Death didn't save Magnitsky from Russia's courts, which found him guilty of tax fraud just last week.
Many others, including the performance group Pussy Riot, have seen even small scale political activism land them in jail.
For Putin, having Snowden in Russia creates many complications, but he has hardly managed to conceal his glee at having America's top critic under his protection. He has made it clear that he wants Snowden to refrain from harming U.S.-Russian relations, and as a former KGB spy himself, the Russian president would risk ridicule if he ventured too far in criticizing NSA actions.
Still, Putin derived visible satisfaction from having Snowden land in Russia's lap, armed with material to discredit the United States. Conflicted by the need to preserve a needed relationship with Washington while wanting to maximize the benefit of Snowden's presence, Putin did his best impression of a protector of human rights. Snowden and Wikileaks' Julian Assange, Putin said, consider themselves "human rights activist ... fighting for the spread information."
"Ask yourself," he said, affecting the pose of a defender of oppressed activists, "should you hand these people over so they will be put in prison?" The implied answer was of course not. How could Putin possibly help send a human rights activist to prison?!
The Kremlin's media apparatus, in what is undoubtedly an effort to give America a black eye and take away Washington's power to criticize Russia's abuses, launched a campaign to put Snowden on a pedestal with programs that tore apart the United States, while glorifying the former NSA contractor who drew the curtain on U.S. government surveillance.
After that carefully crafted media operation, America's voice in the Navalny case lost its edge. After the verdict, the U.S. ambassador wrote a tweet decrying the "apparent political motivations in this trial." But Russian democrats and human rights activists have a weaker supporter in America now.
Snowden's days in Hong Kong brought a similar reaction from China. That was particularly ironic, considering that no country on Earth has a more elaborate machine to monitor and manipulate what its citizens do online than does China, where the Communist Party also has complete control of the political system.

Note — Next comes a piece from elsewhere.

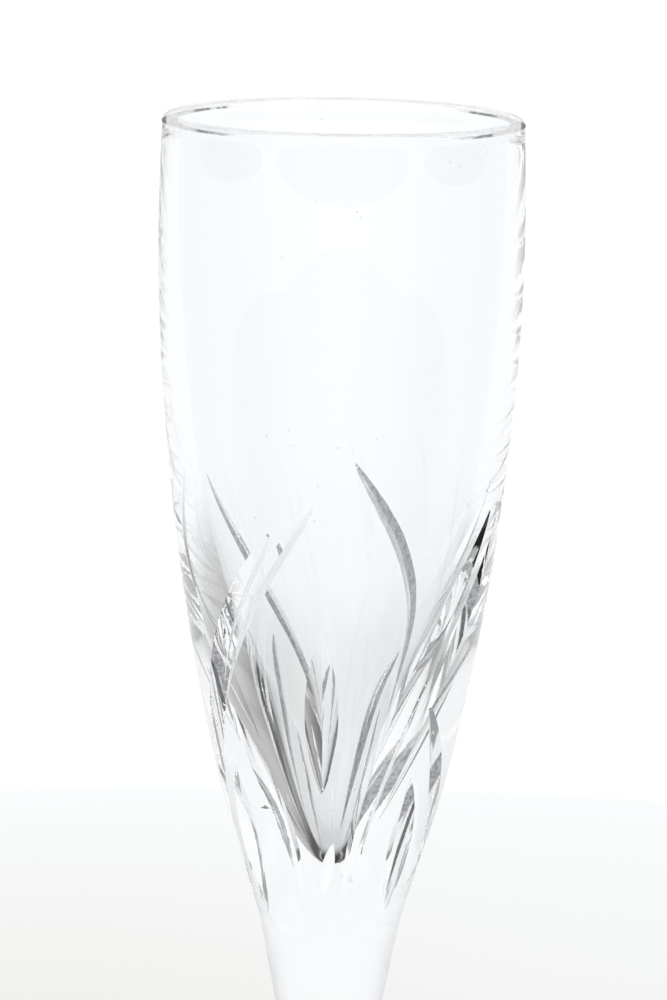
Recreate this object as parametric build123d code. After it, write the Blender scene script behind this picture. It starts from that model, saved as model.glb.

China Daily, the government mouthpiece, gloated "This is not the first time that U.S. government agencies' wrongdoing have aroused widespread public concern." This, from a state that, in the words of Human Rights Watch, "imposes sharp curbs on freedom of expression, association ... openly rejects judicial independence and press freedom; arbitrarily restricts and suppresses human rights defenders..."
Even if you agree with Snowden that the NSA spying is going too far, as I do, it's hard to argue with the negative impact Snowden's revelations have had on human rights activists in other countries. Today, dictators and authoritarian rulers are basking in a viscous moral relativism, feeling their abuses are somehow justified by criticism of America's spying.

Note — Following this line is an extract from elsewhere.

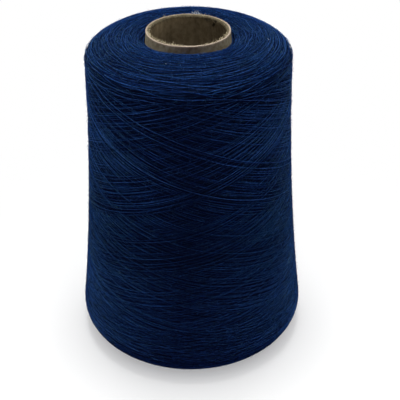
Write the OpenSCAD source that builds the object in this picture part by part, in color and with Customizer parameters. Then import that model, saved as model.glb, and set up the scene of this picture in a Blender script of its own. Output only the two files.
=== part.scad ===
// Cross-wound thread package on a tapered paper cone.
// The cone stands on its wide end, with the origin at the middle of that end and +Z up.
// Four rounded stretches that run into each other make the outline of the wound thread,
// and the outermost turns lie over it as one unbroken thread.

/* [Paper cone] */
// Length of the cone from end to end
cone_l = 170; // [150:1:200]
// Outside diameter at the nose, the narrow end
nose_od = 40; // [36:0.5:44]
// Half angle of the taper, in degrees
cone_angle = 4.333; // [3.5:0.001:5]
// Thickness of the thin ply that lines the cone
liner_t = 0.5; // [0.3:0.05:0.8]
// Thickness of the stiff board that makes the body of the cone
board_t = 1.3; // [0.9:0.1:2]
// Thickness of the smooth ply round the outside
cover_t = 0.5; // [0.3:0.05:0.8]
// Thickness of the dried glue between two plies
glue_t = 0.05; // [0.03:0.01:0.1]
// How far the two thin plies stop short of the board at each end
ply_setback = 0.3; // [0.1:0.05:0.6]
// Thickness of the liner's last edge where it laps over its first turn
lap_t = 0.35; // [0.2:0.05:0.5]
// Width of that lap round the cone, in degrees
lap_angle = 16; // [8:1:30]
// Place of the lap round the cone, in degrees from +X
lap_at = 47; // [0:1:360]
// Width of the slot where the two edges of the outside ply meet
seam_w = 1.2; // [0.6:0.1:2]
// Place of that slot round the cone, in degrees from +X
seam_at = 205; // [0:1:360]

/* [Wound thread] */
// Length of bare cone at the foot
foot_bare = 4.6; // [2:0.1:8]
// Length of bare cone at the nose
nose_bare = 3.5; // [1.5:0.1:8]
// Widest diameter, just above the foot
belly_d = 118.5; // [108:0.5:126]
// Widest diameter at the shoulder, under the domed top
shoulder_d = 96.6; // [90:0.1:104]
// Depth of the hollow along the side, halfway up
side_hollow = 2.1; // [1:0.1:3]
// Radius of the rounded edge at the foot
foot_r = 9.6; // [6:0.2:14]
// Radius of the rounded edge at the shoulder
shoulder_r = 1.5; // [1:0.5:6]
// Radius of the domed top
dome_r = 25.5; // [18:0.5:30]
// Slope of the dome where it meets the shoulder, in degrees
dome_slope = 48; // [38:1:52]
// Clearance between the thread and the cone it is wound on
cone_fit = 0.1; // [0.05:0.05:0.3]

/* [Outer thread] */
// Thickness of the thread
thread_d = 0.8; // [0.6:0.05:0.9]
// Trips that the thread makes from the foot to the top and back
trips = 6; // [4:1:6]
// Clearance where one turn crosses over another
cross_gap = 0.45; // [0.42:0.01:0.6]
// Clearance between the lowest turns and the wound body under them
seat_gap = 0.3; // [0.2:0.05:0.5]
// Distance that the turns reach down round the foot's edge
foot_reach = 9; // [4:0.5:11]
// Distance that the turns reach up over the dome
dome_reach = 10; // [4:0.5:12]
// Clearance between the thread's cut ends and the wound body
end_gap = 0.05; // [0.02:0.01:0.1]

/* [Hidden] */

paper_tan = [0.62, 0.55, 0.44];
paper_brown = [0.45, 0.38, 0.28];
paper_grey = [0.55, 0.53, 0.49];
thread_navy = [0.09, 0.14, 0.33];
thread_light = [0.14, 0.21, 0.42];

taper = tan(cone_angle);
full_turn = 360;
cut_over = 1;       // how far a cutting block runs past what it cuts
smooth = 180;       // sides of a full circle on the round pieces

// Outer radius of the whole cone at a height.
function cone_r(z) = nose_od / 2 + (cone_l - z) * taper;

// Depth of each ply's outer face below the outer face of the cone.
board_depth = cover_t + glue_t;
liner_depth = board_depth + board_t + glue_t;
wall_t = liner_depth + liner_t;

// --- Outline of the wound thread, as [radius, height] ---
// Foot, dome and shoulder are arcs with their centres inside the thread. The side is a
// shallow hollow arc with its centre far outside, which touches the foot and the shoulder.

foot_z = foot_bare;
top_z = cone_l - nose_bare;
foot_c = [belly_d / 2 - foot_r, foot_z + foot_r];
dome_c = [shoulder_d / 2 - shoulder_r - (dome_r - shoulder_r) * cos(dome_slope), top_z - dome_r];
shoulder_c = dome_c + (dome_r - shoulder_r) * [cos(dome_slope), sin(dome_slope)];

side_span = norm(shoulder_c - foot_c);
side_r = side_span * side_span / (8 * side_hollow) + side_hollow / 2;
side_dir = (shoulder_c - foot_c) / side_span;
foot_to_side = side_r + foot_r;
shoulder_to_side = side_r + shoulder_r;
side_along = (foot_to_side * foot_to_side - shoulder_to_side * shoulder_to_side
              + side_span * side_span) / (2 * side_span);
side_out = sqrt(foot_to_side * foot_to_side - side_along * side_along);
side_c = foot_c + side_along * side_dir + side_out * [side_dir[1], -side_dir[0]];

// Angle of the outward normal above the level, where the side begins and ends.
side_low = atan2(side_c[1] - foot_c[1], side_c[0] - foot_c[0]);
side_high = atan2(side_c[1] - shoulder_c[1], side_c[0] - shoulder_c[0]);

// Lengths of the side and the shoulder along the outline.
side_l = side_r * (side_low - side_high) * PI / 180;
shoulder_l = shoulder_r * (dome_slope - side_high) * PI / 180;

function unit(a) = [cos(a), sin(a)];
function degrees(length, radius) = length / radius * 180 / PI;

// Angle of the normal at a length along the outline, counted up from the foot of the side.
function outline_angle(l) =
    l < 0 ? side_low + degrees(l, foot_r) :
    l < side_l ? side_low - degrees(l, side_r) :
    l < side_l + shoulder_l ? side_high + degrees(l - side_l, shoulder_r) :
    dome_slope + degrees(l - side_l - shoulder_l, dome_r);

// Point at a length along the outline, raised off it by a height.
function outline_at(l, height) =
    let (n = unit(outline_angle(l)))
    l < 0 ? foot_c + (foot_r + height) * n :
    l < side_l ? side_c - (side_r - height) * n :
    l < side_l + shoulder_l ? shoulder_c + (shoulder_r + height) * n :
    dome_c + (dome_r + height) * n;

foot_steps = 12;
side_steps = 10;
shoulder_steps = 4;
dome_steps = 8;

function arc(c, r, from, to, steps) = [for (i = [0:steps]) c + r * unit(from + (to - from) * i / steps)];

body_outline = concat(
    arc(foot_c, foot_r, -90, side_low, foot_steps),
    [for (i = [1:side_steps - 1]) outline_at(side_l * i / side_steps, 0)],
    arc(shoulder_c, shoulder_r, side_high, dome_slope, shoulder_steps),
    [for (i = [1:dome_steps]) dome_c + dome_r * unit(dome_slope + (90 - dome_slope) * i / dome_steps)]);

// --- Path of the outer thread ---
// The thread keeps turning the same way while it travels up and down the outline. It makes
// one turn less than a whole number in all its trips, so that each trip lies beside the last.
// A turn has four steps for each trip, which puts every crossing on a step of both turns.

tube_sides = 6;
trip_turns = 4;
turn_steps = 4 * trips;
stroke_steps = (trip_turns * turn_steps - turn_steps / trips) / 2;
thread_steps = 2 * trips * stroke_steps;
step_angle = full_turn / turn_steps;
first_angle = 90;       // the thread's two ends lie at the back
first_step = 1;
last_step = thread_steps - first_step;
cross_steps = 2;        // steps from a turning point to the nearest crossing
travel_l = foot_reach + side_l + shoulder_l + dome_reach;
low_height = seat_gap + thread_d / 2;
level_rise = thread_d + cross_gap;
chord = 1 / cos(step_angle / 2);    // lifts the corners, so that the straight steps clear the body

// Share of a stroke from the nearer turning point, rounded where the thread turns.
turn_round = 0.6 / stroke_steps;
function rounded(a) = sqrt(a * a + turn_round * turn_round) + 0.5 - sqrt(0.25 + turn_round * turn_round);

// How far up the outline the thread is, from 0 at the foot to 1 on the dome.
function travel(step) =
    let (stroke = step / stroke_steps, turning = round(stroke), a = rounded(abs(stroke - turning)))
    turning % 2 == 0 ? a : 1 - a;

// Rising strands lie low and falling strands lie over them. A strand changes level while it
// turns round, between the crossings on its two sides.
function ease(x) = x <= 0 ? 0 : x >= 1 ? 1 : x * x * (3 - 2 * x);
function level(step) =
    let (turning = round(step / stroke_steps), from_turning = step - turning * stroke_steps,
         changed = ease((from_turning / cross_steps + 1) / 2))
    step <= first_step || step >= last_step ? 1 :
    turning % 2 == 1 ? changed : 1 - changed;

function thread_l(step) = travel(step) * travel_l - foot_reach;
function around(step) = first_angle + step * step_angle;

// A point or a direction of the outline, turned round the axis.
function spun(p, a) = [p[0] * cos(a), p[0] * sin(a), p[1]];
function thread_point(step) =
    let (p = outline_at(thread_l(step), low_height + level_rise * level(step)))
    spun([p[0] * chord, p[1]], around(step));
function thread_normal(step) = spun(unit(outline_angle(thread_l(step))), around(step));
function thread_heading(step) =
    let (ahead = thread_point(step + 0.5) - thread_point(step - 0.5))
    ahead / norm(ahead);

// A bend into the body: over an arc of one thread's thickness, then straight down, square to
// the body. way is -1 at the start of the thread and 1 at its end.
bend_steps = 5;
bend_r = thread_d;
function square_heading(step) =
    let (n = thread_normal(step), t = thread_heading(step), flat = t - (t * n) * n)
    flat / norm(flat);
function end_height(step) =
    let (p = outline_at(thread_l(step), 0))
    (thread_point(step) - spun(p, around(step))) * thread_normal(step);
function end_bend(step, way) =
    let (p = thread_point(step), n = thread_normal(step), t = way * square_heading(step))
    concat(
        [for (i = [1:bend_steps]) let (a = 90 * i / bend_steps)
            [p - bend_r * n + bend_r * (cos(a) * n + sin(a) * t), way * (cos(a) * t - sin(a) * n)]],
        [[p + bend_r * t - (end_height(step) - end_gap) * n, -way * n]]);

function backwards(list) = [for (i = [len(list) - 1:-1:0]) list[i]];

// Each ring of the tube as [centre, heading, sideways].
function with_side(list, step) =
    let (side = cross(square_heading(step), thread_normal(step)))
    [for (r = list) [r[0], r[1], side]];
function thread_rings() = concat(
    backwards(with_side(end_bend(first_step, -1), first_step)),
    [for (s = [first_step:last_step])
        let (heading = thread_heading(s), side = cross(heading, thread_normal(s)))
        [thread_point(s), heading, side / norm(side)]],
    with_side(end_bend(last_step, 1), last_step));

// Least distance between two places on the thread that are more than part of a turn apart,
// measured on the ring centres and on points between them.
between = 3;
apart = 6;
function fine_points(rings) = [for (i = [0:len(rings) - 2]) for (k = [0:between - 1])
    rings[i][0] + (rings[i + 1][0] - rings[i][0]) * k / between];
function least_gap(points) = min([for (i = [0:len(points) - 1 - apart * between])
    min([for (j = [i + apart * between:len(points) - 1]) norm(points[i] - points[j])])]) - thread_d;

// A closed tube of triangles along the rings.
module tube(rings, radius, sides) {
    last = len(rings) - 1;
    points = [for (r = rings) let (up = cross(r[2], r[1])) for (k = [0:sides - 1])
        let (a = full_turn * k / sides) r[0] + radius * (cos(a) * up + sin(a) * r[2])];
    walls = [for (i = [0:last - 1]) for (k = [0:sides - 1])
        let (a = i * sides + k, b = i * sides + (k + 1) % sides)
        each [[a, b, a + sides], [b, b + sides, a + sides]]];
    start_cap = [for (k = [1:sides - 2]) [0, k + 1, k]];
    end_cap = [for (k = [1:sides - 2]) [last * sides, last * sides + k, last * sides + k + 1]];
    polyhedron(points = points, faces = concat(walls, start_cap, end_cap), convexity = 10);
}

// A tapered ring between two depths below the outer face of the cone, short of both ends.
module ply(outer_depth, thickness, setback) {
    low = setback;
    high = cone_l - setback;
    rotate_extrude($fn = smooth)
        polygon([
            [cone_r(low) - outer_depth - thickness, low],
            [cone_r(low) - outer_depth, low],
            [cone_r(high) - outer_depth, high],
            [cone_r(high) - outer_depth - thickness, high]]);
}

// Thin inside ply, with the last edge lapped over the first turn.
module cone_liner() {
    low = ply_setback;
    high = cone_l - ply_setback;
    color(paper_brown) {
        union() {
            ply(liner_depth, liner_t, ply_setback);
            rotate([0, 0, lap_at - lap_angle / 2])
                rotate_extrude(angle = lap_angle, $fn = smooth)
                    polygon([
                        [cone_r(low) - wall_t - lap_t, low],
                        [cone_r(low) - wall_t + liner_t / 2, low],
                        [cone_r(high) - wall_t + liner_t / 2, high],
                        [cone_r(high) - wall_t - lap_t, high]]);
        }
    }
}

// Stiff rolled board. The whole package stands on its wide end.
module cone_board() {
    color(paper_tan) ply(board_depth, board_t, 0);
}

// Smooth outside ply, with a narrow slot where its two edges meet.
module cone_cover() {
    color(paper_grey)
        difference() {
            ply(0, cover_t, ply_setback);
            rotate([0, 0, seam_at])
                translate([0, -seam_w / 2, -cut_over])
                    cube([cone_r(0) + cut_over, seam_w, cone_l + 2 * cut_over]);
        }
}

// All the thread under the outermost turns, wound solid round the cone.
module wound_body() {
    color(thread_navy)
        rotate_extrude($fn = smooth)
            polygon(concat(
                [[cone_r(foot_z) + cone_fit, foot_z]],
                body_outline,
                [[cone_r(top_z) + cone_fit, top_z]]));
}

// The outermost turns, as one thread from its start to its end.
module outer_thread() {
    rings = thread_rings();
    echo(turns = (last_step - first_step) / turn_steps, least_gap = least_gap(fine_points(rings)));
    color(thread_light) tube(rings, thread_d / 2, tube_sides);
}

cone_liner();
cone_board();
cone_cover();
wound_body();
outer_thread();
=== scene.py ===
# %% [markdown]
# # A cone of sewing thread
#
# Thread for sewing, quilting and knitting machines is wound crosswise on a tapered paper cone. This notebook
# dresses the measured solids of such a cone. It lays the thread turn by turn, as the winding machine does,
# and gives the paper its rolled plies and its rough cut edge.

# %% Load the solids and measure them
import math

import bpy
import numpy as np
from mathutils import Matrix, Vector


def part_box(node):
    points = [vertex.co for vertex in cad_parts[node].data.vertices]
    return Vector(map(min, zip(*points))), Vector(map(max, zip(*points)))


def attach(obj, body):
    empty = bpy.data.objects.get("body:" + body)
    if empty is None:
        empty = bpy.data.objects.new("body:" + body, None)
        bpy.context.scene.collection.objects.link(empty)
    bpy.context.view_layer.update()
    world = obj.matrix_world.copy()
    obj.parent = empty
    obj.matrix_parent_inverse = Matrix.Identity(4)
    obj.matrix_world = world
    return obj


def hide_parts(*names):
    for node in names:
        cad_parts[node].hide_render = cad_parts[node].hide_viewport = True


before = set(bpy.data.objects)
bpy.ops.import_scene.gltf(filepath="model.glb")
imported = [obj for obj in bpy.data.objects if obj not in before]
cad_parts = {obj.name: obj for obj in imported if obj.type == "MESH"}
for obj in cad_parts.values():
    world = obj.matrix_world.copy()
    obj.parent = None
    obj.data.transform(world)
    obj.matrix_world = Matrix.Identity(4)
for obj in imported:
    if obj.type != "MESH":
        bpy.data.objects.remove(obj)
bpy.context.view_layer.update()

MM = 0.001
BODY = "root"

# %% [markdown]
# ## Camera
#
# A long lens from about half a metre away, looking down by some 34 degrees, shows the side, the domed top
# and a little of the open bore at once. The camera is placed by the point that it looks at, its distance and
# its tilt, which is easier to change than three loose coordinates. It is also turned by a hair about its own
# axis, as a hand-held camera is.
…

There are, however, many meaningful differences between America's surveillance excesses and those of Russia, China and their ilk. The most important of all is that Russia and China's behavior is motivated by a desire to suppress internal dissent, to protect the people and the organizations in power.
Nobody believes that is Washington's motivation. The United States may have gone too far, or far adrift, in pursuit of national security, but its spying machine is not built to destroy domestic opposition to the government.

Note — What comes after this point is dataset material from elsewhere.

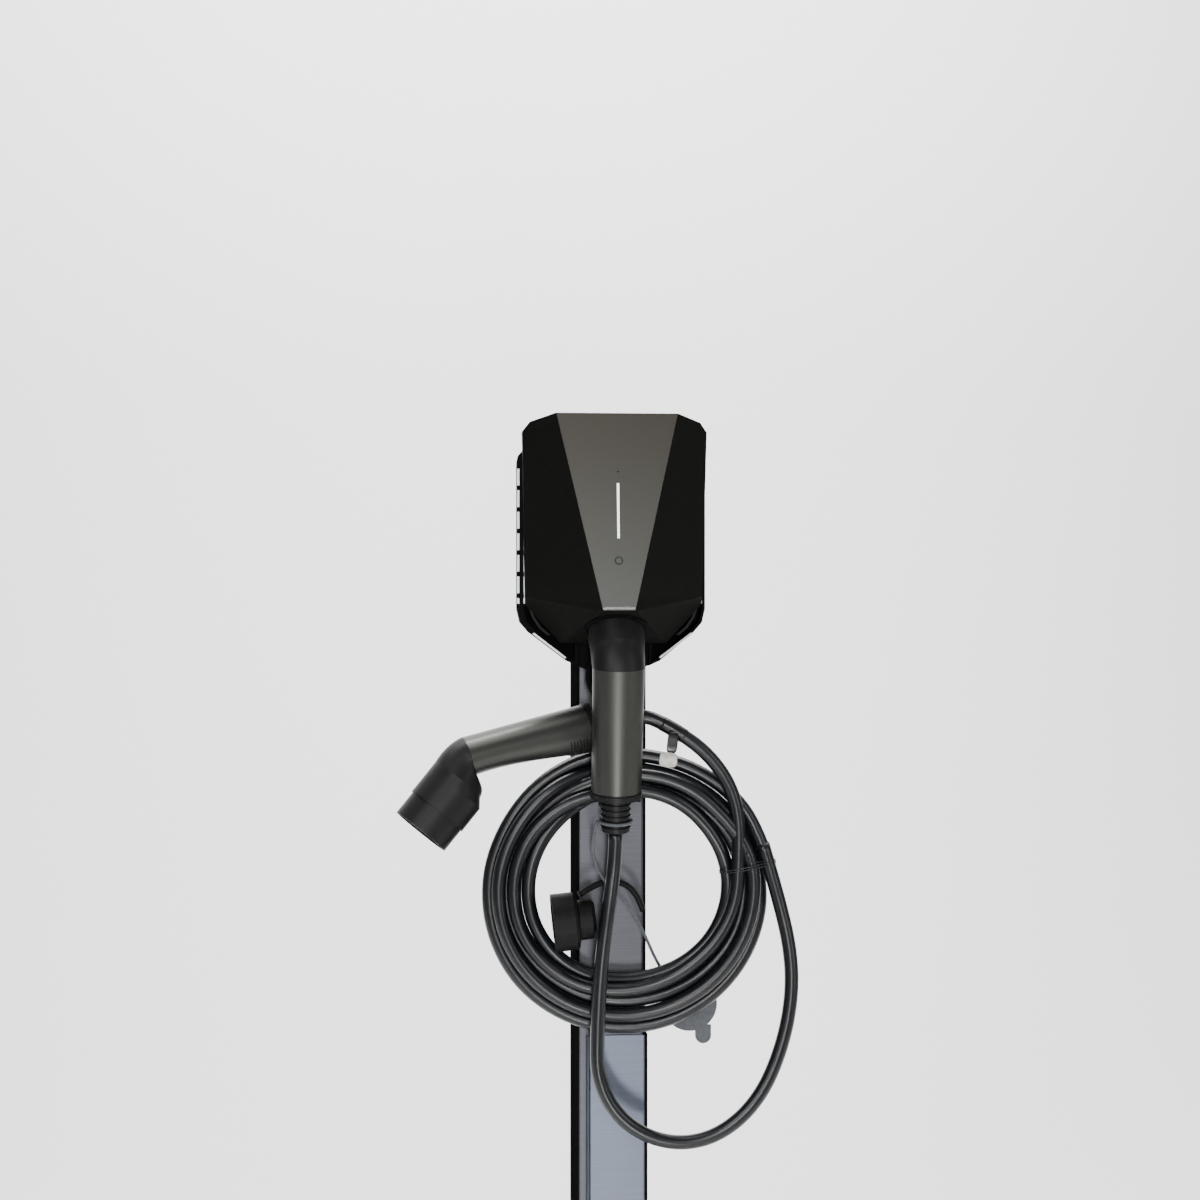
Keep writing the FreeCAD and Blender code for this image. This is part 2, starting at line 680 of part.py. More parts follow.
def make_socket():
    frame = socket_frame()
    mouth, outer = size("mouth_radius"), size("bezel_radius")
    depth = size("socket_depth")
    ring = Part.makeCylinder(outer, 14, V(0, 0, -12)).cut(Part.makeCylinder(mouth, 20, V(0, 0, -14)))
    hinge, lift = size("lid_hinge"), size("lid_lift")
    knuckle, pin = size("lid_knuckle"), size("lid_pin_radius")
    for left in (11.6, -15.6):
        ear = Part.makeBox(4, 8, lift + knuckle - 0.4, V(left, -hinge - knuckle, 0.4))
        ring = ring.fuse(ear)
    bore = Part.makeCylinder(pin + 0.02, 60, V(-30, -hinge, lift), V(1, 0, 0))
    ring = ring.cut(bore).cut(Part.makeCylinder(mouth, 20, V(0, 0, -14)))
    place_in(frame, "socket_bezel", ring.removeSplitter())
    cup = Part.makeCylinder(size("socket_radius"), depth - 12, V(0, 0, -depth))
    cup = cup.cut(Part.makeCylinder(mouth, depth, V(0, 0, -depth + 3)))
    core = size("plug_radius") - size("shroud_gap") - size("shroud_wall") - 0.6
    cup = cup.fuse(Part.makeCylinder(core, depth - 25, V(0, 0, -depth)))
    sleeve, pin_radius = size("contact_radius") + 1.2, size("contact_radius") + 0.1
    sleeves = []
    for x, y in contact_places():
        cup = cup.cut(Part.makeCylinder(sleeve, depth, V(x, y, -depth + 3)))
        tube = Part.makeCylinder(sleeve, depth - 29, V(x, y, -depth + 3))
        sleeves.append(tube.cut(Part.makeCylinder(pin_radius, depth, V(x, y, -depth + 4))))
    bolt = Part.makeCylinder(size("lock_pin_radius") + 0.1, 30, V(25.9, 0, -size("lock_pin_depth")),
                             V(1, 0, 0))
    slot = bolt.cut(Part.makeCylinder(core + 0.5, depth, V(0, 0, -depth)))
    place_in(frame, "socket_body", cup.cut(slot).removeSplitter())
    place_in(frame, "socket_contacts", Part.makeCompound(sleeves))


def place_in(frame, label, shape):
    piece = solid_piece(label, shape)
    piece.Placement = frame
    return piece


def make_lid():
    """A round lid on a pin behind the mouth; it hangs open against the plug's back."""
    hinge, lift, knuckle = size("lid_hinge"), size("lid_lift"), size("lid_knuckle")
    thick, radius = size("lid_thick"), size("lid_radius")
    face = lift - 2.4
    disc = Part.makeCylinder(radius, thick, V(0, 0, face))
    lip = Part.makeCylinder(radius - 2.5, 2, V(0, 0, face - 2))
    lip = lip.cut(Part.makeCylinder(radius - 5, 4, V(0, 0, face - 3)))
    arm = Part.makeBox(22, 12, thick, V(-11, -hinge, face))
    barrel = Part.makeCylinder(knuckle, 22, V(-11, -hinge, lift), V(1, 0, 0))
    lid = disc.fuse([lip, arm, barrel])
    lid = lid.cut(Part.makeCylinder(size("lid_pin_radius") + size("pin_clearance"), 60,
                                    V(-30, -hinge, lift), V(1, 0, 0)))
    opened = 90 + size("socket_tilt") - size("lid_lean")
    lid.rotate(V(0, -hinge, lift), V(1, 0, 0), opened)
    place_in(socket_frame(), "socket_lid", lid.removeSplitter())
    pin = Part.makeCylinder(size("lid_pin_radius"), 31.2, V(-15.6, -hinge, lift), V(1, 0, 0))
    place_in(socket_frame(), "lid_pin", pin)


def make_socket_lock():
    """A small motor box beside the socket drives a pin into the plug's lock window."""
    deep = size("lock_pin_depth")
    start = size("mouth_radius") + 0.3
    pin = Part.makeCylinder(size("lock_pin_radius"), 16, V(start, 0, -deep), V(1, 0, 0))
    place_in(socket_frame(), "lock_pin", pin)
    box = Part.makeBox(18, 14, 22, V(size("socket_radius") + 1, -7, -deep - 11))
    bore = Part.makeCylinder(size("lock_pin_radius") + 0.1, 20, V(start, 0, -deep), V(1, 0, 0))
    place_in(socket_frame(), "lock_actuator", box.cut(bore))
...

When people say, "the Americans are just as bad," they are not only clearly wrong, they are also hurting the cause of political and personal freedom around the globe.
Snowden's revelations are a legitimate subject for discussion and criticism. But advocates of Internet privacy, free expression and human rights should not allow abusive authoritarian regimes to use American actions as a cover for their egregious misdeeds.